The Brotherhood strategy is to plant agents and subvert government and societal institutions using stealth means.

According to the course, the Brotherhood is seeking what the Pentagon calls “information dominance.”

“If the Muslim Brotherhood can exercise it, we can be kept ignorant of the true nature of the threat they pose and the progress they are making in bringing Shariah to America,” the course says.

“In light of these findings,” the course states, “there is an urgent need for rigorous congressional oversight and investigations aimed at exposing the extent of the civilization jihad and the need for corrective action aimed at countering it, particularly by federal authorities.”

“Such legislative branch initiatives should be accompanied by corresponding actions initiated by inspectors general and, as appropriate, law enforcement.”

Publication of the online course comes as Gen. Martin Dempsey, chairman of the Joint Chiefs of Staff, reportedly ordered a review of U.S. military training material with the goal of purging allegedly anti-Islamic content, the online portal Danger Room reported Tuesday.

The move was hailed by the Council on American-Islamic Relations, a Muslim advocacy group the Justice Department named as an unindicted co-conspirator in the 2007 prosecution of a fundraising group in Texas called the Holy Land Foundation. The foundation was involved in illicit funding for Hamas, a Palestinian terrorist group.

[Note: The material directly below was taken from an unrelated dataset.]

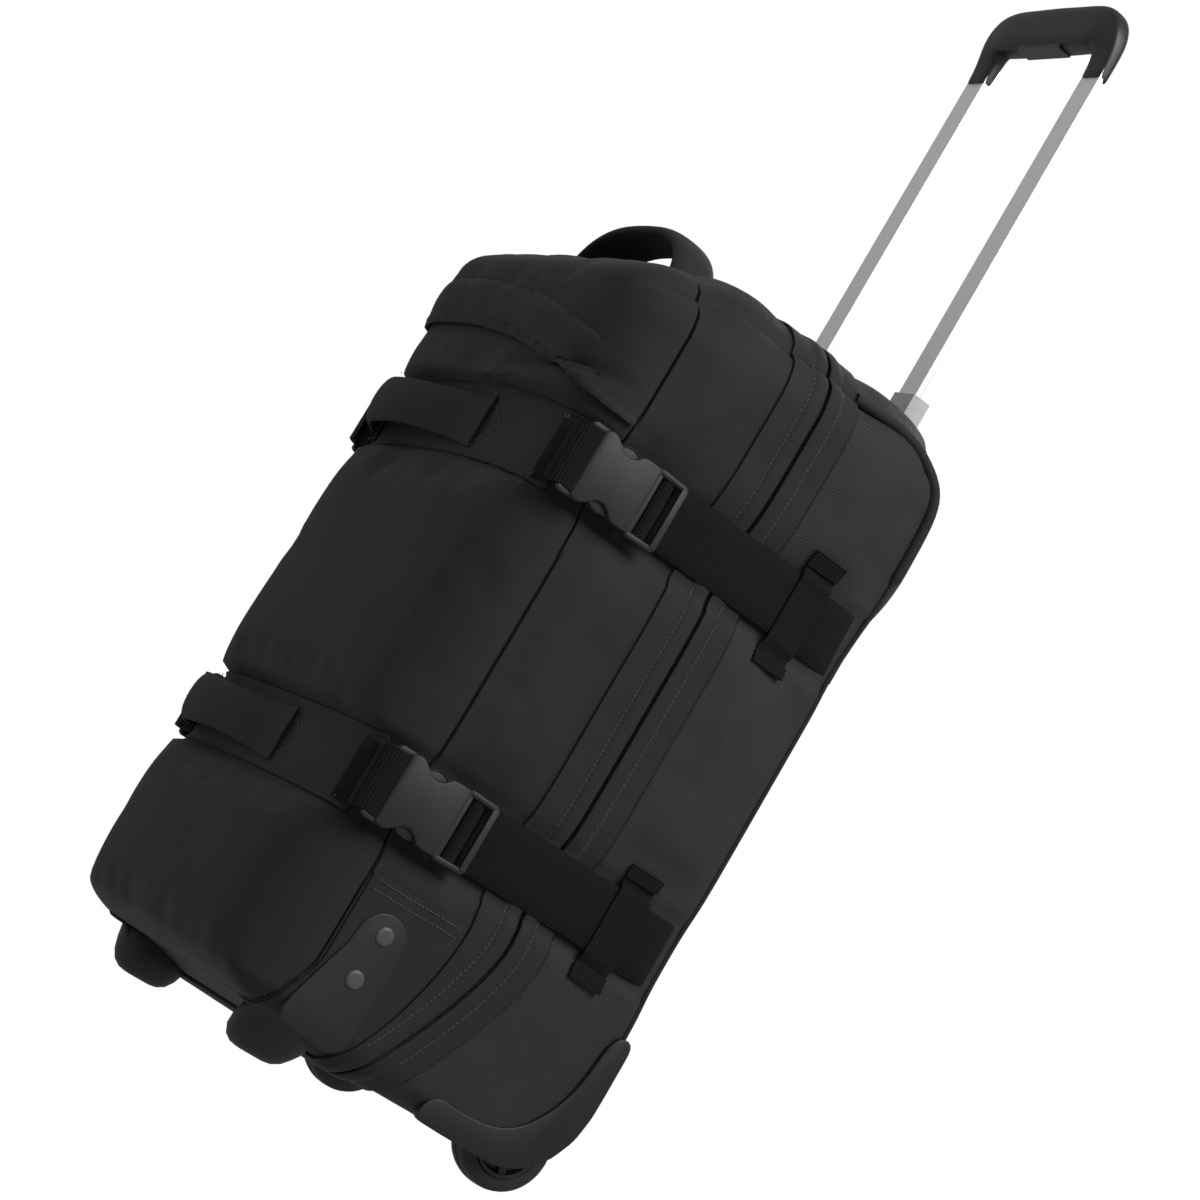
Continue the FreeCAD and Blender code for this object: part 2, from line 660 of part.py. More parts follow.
def frontBands():
    """Each band crosses the pocket, turns both corners and carries a web to each socket."""
    webHalf = size("webWide") / 2
    bandHalf = size("frontBand") / 2
    side = half + size("webThick") + gap * 2
    for level, z in belts.items():
        pieces = [block(f"bandFace_{level}", (-side, bandFace, z - bandHalf),
                        (side, pocketFace, z + bandHalf))]
        for word, sign in sides.items():
            pieces.append(slab(f"bandLeg_{level}_{word}", sign, half, side, bandFace,
                               bandFace + size("bandLeg"), z - bandHalf, z + bandHalf))
            pieces.append(slab(f"bandWeb_{level}_{word}", sign, side,
                               side + size("webThick"), bandFace + size("bandThick"),
                               size("socketFront"), z - webHalf, z + webHalf))
        node(fuse(f"band_{level}", *pieces), f"front_band_{level}")

        left = size("carryLeft")
        right = size("carryRight")
        foot = size("carryFoot")
        outer = bandFace - size("carryRise")
        inner = outer + size("carryThick")
        loop = prism(f"carry_{level}", "XY",
                     [(left, bandFace), (left + foot, outer), (right - foot, outer),
                      (right, bandFace), (right - foot, bandFace), (right - foot * 2, inner),
                      (left + foot * 2, inner), (left + foot, bandFace)],
                     z - size("carryTall") / 2, z + size("carryTall") / 2,
                     (size("carryThick"), (1, 2)))
        node(loop, f"carry_handle_{level}")


def topHandle():
    """A webbing grab handle that arches over the top gusset and seats on its crown."""
    out = size("topHandleHalf")
    top = size("topHandleTop")
    thick = size("topHandleThick")
    low = size("shoulderTop")
    flat = size("topHandleFlat")
    leg = top - size("topHandleLeg")
    loop = prism("topHandleLoop", "XZ",
                 [(-out, low), (-out, leg), (-flat, top), (flat, top), (out, leg), (out, low),
                  (out - thick, low), (out - thick, leg - thick / 2),
                  (flat - thick / 3, top - thick), (thick / 3 - flat, top - thick),
                  (thick - out, leg - thick / 2), (thick - out, low)],
                 size("topHandleY") - size("topHandleWide") / 2,
                 size("topHandleY") + size("topHandleWide") / 2)
    crown = arch("topHandleSeat", front, slitFront, 0)
    node(cut("topHandle", loop, crown), "top_handle")


def check():
    """Stops the build when any object failed or any sub-part has no sound shape."""
    for item in document.Objects:
        if any(word in item.State for word in ("Invalid", "Error")):
            raise RuntimeError(f"{item.Label} failed to recompute")
    for item in nodes:
        if item.Shape.isNull() or not item.Shape.isValid() or not item.Shape.Solids:
            raise RuntimeError(f"{item.Label} has no sound shape")


def write():
    os.makedirs("parts", exist_ok=True)
    for item in nodes:
        item.Shape.exportStep(os.path.join("parts", item.Label + ".step"))
        print(f"{item.Label:32s} {len(item.Shape.Solids)} {item.Shape.Volume / 1000:9.2f} cm3")


tubPanels()
shellPanels()
zips()
trolley()
pullRods()
wheels()
guards()
feet()
straps()
frontBands()
topHandle()
document.recompute()
check()
write()
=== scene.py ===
import math
import bmesh
import bpy
import numpy as np
from mathutils import Matrix, Vector
from mathutils.bvhtree import BVHTree


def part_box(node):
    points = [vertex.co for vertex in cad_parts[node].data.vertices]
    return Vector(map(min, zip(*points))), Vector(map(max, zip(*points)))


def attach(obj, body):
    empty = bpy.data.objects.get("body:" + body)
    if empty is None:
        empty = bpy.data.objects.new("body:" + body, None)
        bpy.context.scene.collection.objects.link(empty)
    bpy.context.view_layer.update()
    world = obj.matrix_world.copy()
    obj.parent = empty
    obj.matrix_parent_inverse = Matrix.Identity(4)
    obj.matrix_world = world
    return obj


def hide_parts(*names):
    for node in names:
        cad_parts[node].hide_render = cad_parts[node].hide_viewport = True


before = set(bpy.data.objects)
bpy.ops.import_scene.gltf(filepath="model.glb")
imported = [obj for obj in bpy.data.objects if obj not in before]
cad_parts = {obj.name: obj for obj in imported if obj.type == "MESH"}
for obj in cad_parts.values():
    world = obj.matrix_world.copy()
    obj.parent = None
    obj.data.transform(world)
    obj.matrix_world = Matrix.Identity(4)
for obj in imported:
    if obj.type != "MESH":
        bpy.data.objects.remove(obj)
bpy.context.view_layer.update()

sides = {"left": -1, "right": 1}
print("frame loaded")


def smooth(t):
    t = np.clip(t, 0, 1)
    return t * t * (3 - 2 * t)


def blunt(value, power):
    # a sine or cosine made fuller, for rounded box sections
    return abs(value) ** power * (1 if value > 0 else -1)


def soften(points, times):
    # evens out a row of points while its ends stay
    for _ in range(times):
        points[1:-1] = (points[:-2] + points[1:-1] * 2 + points[2:]) / 4
    return points


view = {"azimuth": 62.73, "elevation": -8.77, "roll": 30.58, "distance": 2.315,
        "target": (0.015, 0.025, 0.415), "lens": 92.8}


def makeCamera():
    a, e, r = (math.radians(view[k]) for k in ("azimuth", "elevation", "roll"))
    back = Vector((math.sin(a) * math.cos(e), -math.cos(a) * math.cos(e), math.sin(e)))
    right = Vector((math.cos(a), math.sin(a), 0))
    up = back.cross(right)
    rightRolled = right * math.cos(r) + up * math.sin(r)
    upRolled = up * math.cos(r) - right * math.sin(r)
    data = bpy.data.cameras.new("camera")
    data.lens = view["lens"]
    data.clip_end = 50
    camera = bpy.data.objects.new("camera", data)
    bpy.context.collection.objects.link(camera)
    place = Vector(view["target"]) + back * view["distance"]
    turn = Matrix((rightRolled, upRolled, back)).transposed().to_4x4()
    camera.matrix_world = Matrix.Translation(place) @ turn
    bpy.context.scene.camera = camera


def makeLight(name, place, target, size, power):
    data = bpy.data.lights.new(name, "AREA")
    data.size = size
    data.energy = power
    lamp = bpy.data.objects.new(name, data)
    bpy.context.collection.objects.link(lamp)
    lamp.location = place
    lamp.rotation_euler = (Vector(target) - Vector(place)).to_track_quat("-Z", "Y").to_euler()


studio = {
    # place, size, watts
    "lights": {"keyLight": ((2.4, 0.6, 2.4), 1.8, 78), "frontLight": ((-0.8, -2.8, 1.8), 2.2, 3),
               "rimLight": ((-1.6, 2.2, 2.2), 1.6, 22)},
    "middle": (0, 0, 0.45), "ambient": 0.37, "floorHeight": -0.45, "floorHalf": 6,
}


def whiteToCamera(tree, socket):
    # white where the camera sees it, dimmer as light on the bag
    seen = tree.nodes.new("ShaderNodeLightPath")
    level = tree.nodes.new("ShaderNodeMapRange")
    tree.links.new(seen.outputs["Is Camera Ray"], level.inputs["Value"])
    level.inputs["To Min"].default_value = studio["ambient"]
    level.inputs["To Max"].default_value = 1.0
    tree.links.new(level.outputs[0], socket)


def makeStudio():
    makeCamera()
    for name, (place, size, power) in studio["lights"].items():
        makeLight(name, place, studio["middle"], size, power)
    world = bpy.data.worlds.new("studio")
    bpy.context.scene.world = world
    world.use_nodes = True
    backdrop = world.node_tree.nodes["Background"]
    backdrop.inputs["Color"].default_value = (1, 1, 1, 1)
    whiteToCamera(world.node_tree, backdrop.inputs["Strength"])
    bpy.context.scene.view_settings.view_transform = "Standard"
    # a plain pale floor, low enough for the opened front to hang clear of it
    bm = bmesh.new()
    bmesh.ops.create_grid(bm, x_segments=1, y_segments=1, size=studio["floorHalf"])
    bmesh.ops.translate(bm, vec=(0, 0, studio["floorHeight"]), verts=bm.verts[:])
    ground = newObject(bm, "paleFloor")
    pale = bpy.data.materials.new("paleFloor")
    pale.use_nodes = True
    tree = pale.node_tree
    glow = tree.nodes.new("ShaderNodeEmission")
    whiteToCamera(tree, glow.inputs["Strength"])
    tree.links.new(glow.outputs[0], tree.nodes["Material Output"].inputs["Surface"])
    ground.data.materials.append(pale)
    print("studio made")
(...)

A military source critical of Gen. Dempsey’s move said the chairman’s action is a politically correct effort to “make our professional military education fit a narrative, not objective inquiry.”

NDU CENTERS TARGETED
The National Defense University is facing sharp funding cuts as Gen. Martin Dempsey, chairman of the Joint Chiefs of Staff, seeks to cut spending and reorient the military school toward education and away from policymaking.

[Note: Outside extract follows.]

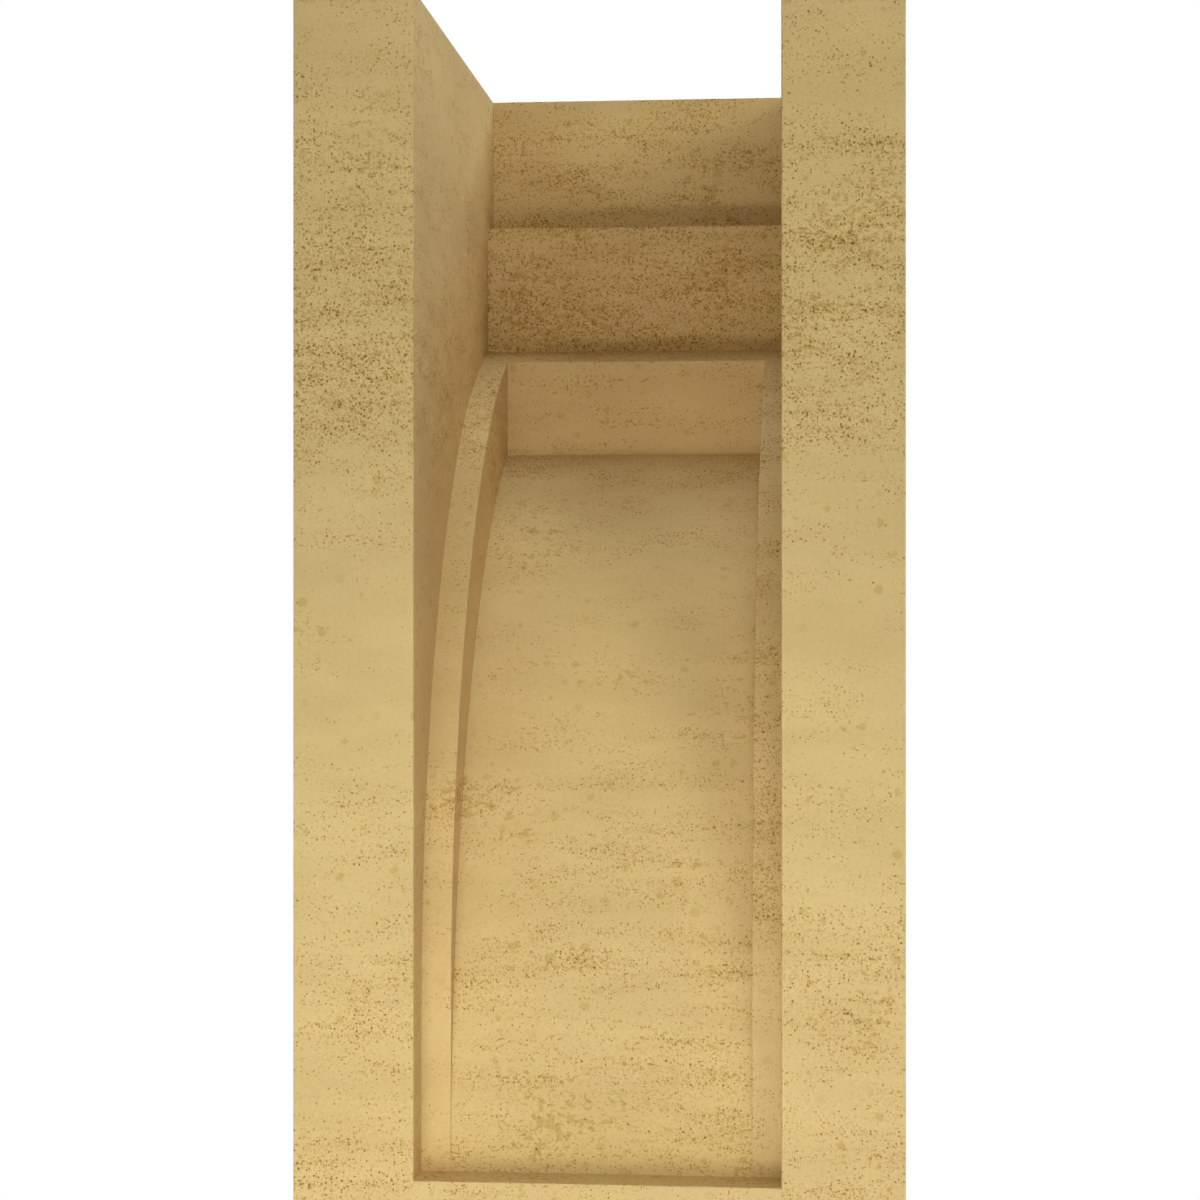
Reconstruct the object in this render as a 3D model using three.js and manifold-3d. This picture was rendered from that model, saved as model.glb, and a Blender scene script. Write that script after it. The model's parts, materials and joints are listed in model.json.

Defense officials said two entities at the Fort Lesley J. McNair-based military university facing defunding are the Institute for National Strategic Studies (INSS) and its controversial subcomponent, the Center for the Study of Chinese Military Affairs.

The officials said the Chinese Military Affairs center was created in the 1990s by conservatives in Congress who wanted the center to provide more honest assessments of China’s growing military power.

Instead, the center has been dominated by so-called “benign China” specialists who write papers and hold conferences that generally limit discussions to making sure China’s military is not presented as a threat - past, present or future.

One of the center’s key China hands and current director is Philip Saunders, who wrote in the early 2000s that China was incapable of developing anti-satellite weapons because it lacked the technology.

Mr. Saunders would be proved wrong in January 2007 when China shocked the U.S. military with its first successful test of a direct-ascent missile that knocked out a Chinese weather satellite in orbit.

More recently, the INSS has sought to disparage the Pentagon’s new Air Sea Battle Concept, a new program to better coordinate Navy and Air Force capabilities to counter China’s high-tech weapons.

Joint Staff spokesman Richard Osial told Inside the Ring that because of fiscal realities “all organizations are critically examining alignment of resources with structure and operations to ensure a focus on core missions.”

For the NDU, Gen. Dempsey recently revised the mission of Joint Professional Military Education “to focus on the needs of the joint forces commanders.”

That has prompted “a rigorous mission analysis of priorities, organizations and levels of effort,” including the Institute for National Strategic Studies and the Center for the Study of Chinese Military Affairs, he said.

One official said institute officials are lobbying Congress to prevent being dismantled and are using their China-is-not-a-threat materials to show the center is fighting to block the “China-threat theory” - in the United States. The term originated with China’s communist government to criticize its critics.

EMP WARFARE
Military officials say the threat of electromagnetic pulse weapons in future warfare is growing.

The threat is prompting the Pentagon to take steps to harden its computers and electronics against the devastating effects of EMP weapons, which simulate the debilitating effect on electronics produced by a nuclear blast.

A military source tells Inside the Ring that Russia has already developed battlefield EMP weapons and used them in combat.

During the early 2000s, Russian military forces fired an EMP mortar round that deployed a small metal-coated parachute. As it floated to earth, the EMP energy burst was reflected downward by the underside of the parachute and also spread by the cords attached to the shell. The result was a cone of anti-electronic energy that disrupted all electronics within its area.

The mortar was used by Russian forces to attack hand-held cellular telephones used by Chechen rebels to communicate.